## Exercise task:
Set down only the lines running from the one with "from mathutils import Matrix, Vector" to the one with "source.outputs[name] for name, kind", both lines included, exactly as they stand, please.

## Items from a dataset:
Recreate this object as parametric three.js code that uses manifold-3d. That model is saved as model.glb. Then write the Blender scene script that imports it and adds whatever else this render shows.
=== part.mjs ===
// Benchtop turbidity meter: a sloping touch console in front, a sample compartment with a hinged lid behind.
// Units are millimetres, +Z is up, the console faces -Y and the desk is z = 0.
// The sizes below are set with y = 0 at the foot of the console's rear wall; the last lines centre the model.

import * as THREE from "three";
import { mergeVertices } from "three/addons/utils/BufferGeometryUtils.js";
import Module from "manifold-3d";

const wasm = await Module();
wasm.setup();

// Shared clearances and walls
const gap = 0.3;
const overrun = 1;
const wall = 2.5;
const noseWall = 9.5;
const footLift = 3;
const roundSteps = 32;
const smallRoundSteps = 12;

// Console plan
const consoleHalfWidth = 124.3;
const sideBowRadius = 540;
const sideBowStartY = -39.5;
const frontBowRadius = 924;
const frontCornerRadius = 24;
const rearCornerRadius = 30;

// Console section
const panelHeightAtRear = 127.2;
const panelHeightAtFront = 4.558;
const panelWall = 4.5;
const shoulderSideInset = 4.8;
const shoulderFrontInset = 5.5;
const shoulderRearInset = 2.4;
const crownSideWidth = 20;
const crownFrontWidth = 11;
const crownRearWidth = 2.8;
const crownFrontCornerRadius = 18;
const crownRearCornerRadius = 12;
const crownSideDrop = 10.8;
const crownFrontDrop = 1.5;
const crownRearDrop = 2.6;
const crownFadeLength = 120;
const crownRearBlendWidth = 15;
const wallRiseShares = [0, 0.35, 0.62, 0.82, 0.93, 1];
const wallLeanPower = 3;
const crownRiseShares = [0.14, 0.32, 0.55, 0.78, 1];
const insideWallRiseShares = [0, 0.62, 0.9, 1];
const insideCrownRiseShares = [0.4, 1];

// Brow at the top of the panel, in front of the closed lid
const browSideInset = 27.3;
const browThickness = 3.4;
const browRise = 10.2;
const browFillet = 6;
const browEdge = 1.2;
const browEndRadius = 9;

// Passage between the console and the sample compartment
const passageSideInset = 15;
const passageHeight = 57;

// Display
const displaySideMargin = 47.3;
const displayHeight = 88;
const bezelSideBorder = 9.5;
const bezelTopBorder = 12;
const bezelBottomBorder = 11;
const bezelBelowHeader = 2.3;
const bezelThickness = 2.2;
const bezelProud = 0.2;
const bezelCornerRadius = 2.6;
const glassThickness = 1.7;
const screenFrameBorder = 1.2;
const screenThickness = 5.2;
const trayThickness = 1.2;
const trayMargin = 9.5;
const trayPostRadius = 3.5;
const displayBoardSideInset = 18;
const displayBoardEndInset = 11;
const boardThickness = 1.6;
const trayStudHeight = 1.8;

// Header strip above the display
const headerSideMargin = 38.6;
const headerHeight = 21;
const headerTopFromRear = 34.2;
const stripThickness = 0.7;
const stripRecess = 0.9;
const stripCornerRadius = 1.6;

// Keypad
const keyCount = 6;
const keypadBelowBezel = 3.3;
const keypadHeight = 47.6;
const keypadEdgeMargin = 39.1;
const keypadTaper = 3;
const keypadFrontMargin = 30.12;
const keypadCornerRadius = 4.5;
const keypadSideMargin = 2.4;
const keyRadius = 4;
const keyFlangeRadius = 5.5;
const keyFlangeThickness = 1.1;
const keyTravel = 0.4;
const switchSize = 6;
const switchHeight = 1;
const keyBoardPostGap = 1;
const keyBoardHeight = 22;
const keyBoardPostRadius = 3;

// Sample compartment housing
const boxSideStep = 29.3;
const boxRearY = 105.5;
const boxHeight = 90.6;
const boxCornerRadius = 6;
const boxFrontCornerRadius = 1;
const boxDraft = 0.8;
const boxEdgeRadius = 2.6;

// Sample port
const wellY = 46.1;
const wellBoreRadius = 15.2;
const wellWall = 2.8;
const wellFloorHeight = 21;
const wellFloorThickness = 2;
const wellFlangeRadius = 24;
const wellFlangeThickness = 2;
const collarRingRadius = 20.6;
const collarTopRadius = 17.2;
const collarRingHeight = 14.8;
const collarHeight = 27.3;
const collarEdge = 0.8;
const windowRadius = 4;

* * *

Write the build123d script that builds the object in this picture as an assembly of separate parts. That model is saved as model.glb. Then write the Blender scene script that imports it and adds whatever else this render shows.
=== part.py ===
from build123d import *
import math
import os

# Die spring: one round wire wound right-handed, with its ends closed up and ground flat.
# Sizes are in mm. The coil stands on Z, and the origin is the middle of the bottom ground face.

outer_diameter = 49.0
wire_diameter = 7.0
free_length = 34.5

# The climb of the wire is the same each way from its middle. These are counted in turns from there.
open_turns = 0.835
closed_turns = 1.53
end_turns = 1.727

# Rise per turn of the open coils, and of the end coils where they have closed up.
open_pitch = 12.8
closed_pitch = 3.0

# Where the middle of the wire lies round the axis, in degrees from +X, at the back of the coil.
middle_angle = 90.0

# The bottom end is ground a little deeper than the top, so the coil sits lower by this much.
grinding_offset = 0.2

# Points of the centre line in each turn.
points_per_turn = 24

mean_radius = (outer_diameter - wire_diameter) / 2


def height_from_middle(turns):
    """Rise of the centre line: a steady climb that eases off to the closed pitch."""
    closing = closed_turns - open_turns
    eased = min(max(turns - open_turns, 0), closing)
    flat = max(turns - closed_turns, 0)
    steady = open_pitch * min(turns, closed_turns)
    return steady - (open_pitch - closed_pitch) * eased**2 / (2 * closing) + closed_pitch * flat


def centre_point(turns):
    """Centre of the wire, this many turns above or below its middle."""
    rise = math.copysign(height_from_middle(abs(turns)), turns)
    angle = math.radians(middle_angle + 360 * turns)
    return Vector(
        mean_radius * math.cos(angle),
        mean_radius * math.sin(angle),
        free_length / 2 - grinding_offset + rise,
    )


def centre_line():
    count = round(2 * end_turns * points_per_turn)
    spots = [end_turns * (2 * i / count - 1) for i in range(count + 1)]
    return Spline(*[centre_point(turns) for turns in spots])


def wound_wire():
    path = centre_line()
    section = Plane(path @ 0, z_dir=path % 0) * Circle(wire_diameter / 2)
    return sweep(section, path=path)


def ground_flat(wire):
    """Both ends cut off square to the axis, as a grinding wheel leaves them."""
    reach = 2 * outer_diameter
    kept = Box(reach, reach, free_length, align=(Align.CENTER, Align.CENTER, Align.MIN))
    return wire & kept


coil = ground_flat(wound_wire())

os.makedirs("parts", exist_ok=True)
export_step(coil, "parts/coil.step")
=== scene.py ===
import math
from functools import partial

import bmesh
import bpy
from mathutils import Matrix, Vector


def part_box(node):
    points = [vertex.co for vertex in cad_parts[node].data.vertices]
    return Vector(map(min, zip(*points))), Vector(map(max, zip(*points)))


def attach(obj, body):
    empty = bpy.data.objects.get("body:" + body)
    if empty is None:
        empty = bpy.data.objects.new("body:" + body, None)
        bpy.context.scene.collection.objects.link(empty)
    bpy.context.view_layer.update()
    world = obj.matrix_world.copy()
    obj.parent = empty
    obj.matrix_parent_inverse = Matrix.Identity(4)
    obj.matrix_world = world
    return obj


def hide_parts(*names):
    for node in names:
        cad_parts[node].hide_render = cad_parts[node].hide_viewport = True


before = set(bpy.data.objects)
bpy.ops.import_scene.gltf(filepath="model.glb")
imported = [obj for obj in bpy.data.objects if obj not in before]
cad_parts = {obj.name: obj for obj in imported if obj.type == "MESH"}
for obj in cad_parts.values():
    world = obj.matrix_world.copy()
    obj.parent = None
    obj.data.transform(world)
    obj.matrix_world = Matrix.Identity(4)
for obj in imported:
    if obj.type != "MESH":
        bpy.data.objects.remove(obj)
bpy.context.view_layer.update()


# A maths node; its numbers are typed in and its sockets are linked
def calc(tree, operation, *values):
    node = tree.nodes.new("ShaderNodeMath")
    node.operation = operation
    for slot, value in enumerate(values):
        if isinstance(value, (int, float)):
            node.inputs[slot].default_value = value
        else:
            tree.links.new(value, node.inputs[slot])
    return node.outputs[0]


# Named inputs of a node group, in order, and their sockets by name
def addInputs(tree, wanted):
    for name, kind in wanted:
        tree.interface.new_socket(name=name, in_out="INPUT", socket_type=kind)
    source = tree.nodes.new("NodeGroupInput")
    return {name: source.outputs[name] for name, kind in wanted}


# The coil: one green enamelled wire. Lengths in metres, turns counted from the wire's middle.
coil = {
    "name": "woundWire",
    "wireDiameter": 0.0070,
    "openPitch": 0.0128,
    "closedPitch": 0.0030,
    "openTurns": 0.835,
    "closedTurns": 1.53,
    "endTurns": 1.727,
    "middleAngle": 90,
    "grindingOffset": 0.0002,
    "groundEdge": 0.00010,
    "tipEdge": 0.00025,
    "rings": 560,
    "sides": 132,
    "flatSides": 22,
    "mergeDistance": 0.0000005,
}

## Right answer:
from mathutils import Matrix, Vector


def part_box(node):
    points = [vertex.co for vertex in cad_parts[node].data.vertices]
    return Vector(map(min, zip(*points))), Vector(map(max, zip(*points)))


def attach(obj, body):
    empty = bpy.data.objects.get("body:" + body)
    if empty is None:
        empty = bpy.data.objects.new("body:" + body, None)
        bpy.context.scene.collection.objects.link(empty)
    bpy.context.view_layer.update()
    world = obj.matrix_world.copy()
    obj.parent = empty
    obj.matrix_parent_inverse = Matrix.Identity(4)
    obj.matrix_world = world
    return obj


def hide_parts(*names):
    for node in names:
        cad_parts[node].hide_render = cad_parts[node].hide_viewport = True


before = set(bpy.data.objects)
bpy.ops.import_scene.gltf(filepath="model.glb")
imported = [obj for obj in bpy.data.objects if obj not in before]
cad_parts = {obj.name: obj for obj in imported if obj.type == "MESH"}
for obj in cad_parts.values():
    world = obj.matrix_world.copy()
    obj.parent = None
    obj.data.transform(world)
    obj.matrix_world = Matrix.Identity(4)
for obj in imported:
    if obj.type != "MESH":
        bpy.data.objects.remove(obj)
bpy.context.view_layer.update()


# A maths node; its numbers are typed in and its sockets are linked
def calc(tree, operation, *values):
    node = tree.nodes.new("ShaderNodeMath")
    node.operation = operation
    for slot, value in enumerate(values):
        if isinstance(value, (int, float)):
            node.inputs[slot].default_value = value
        else:
            tree.links.new(value, node.inputs[slot])
    return node.outputs[0]


# Named inputs of a node group, in order, and their sockets by name
def addInputs(tree, wanted):
    for name, kind in wanted:
        tree.interface.new_socket(name=name, in_out="INPUT", socket_type=kind)
    source = tree.nodes.new("NodeGroupInput")
    return {name: source.outputs[name] for name, kind in wanted}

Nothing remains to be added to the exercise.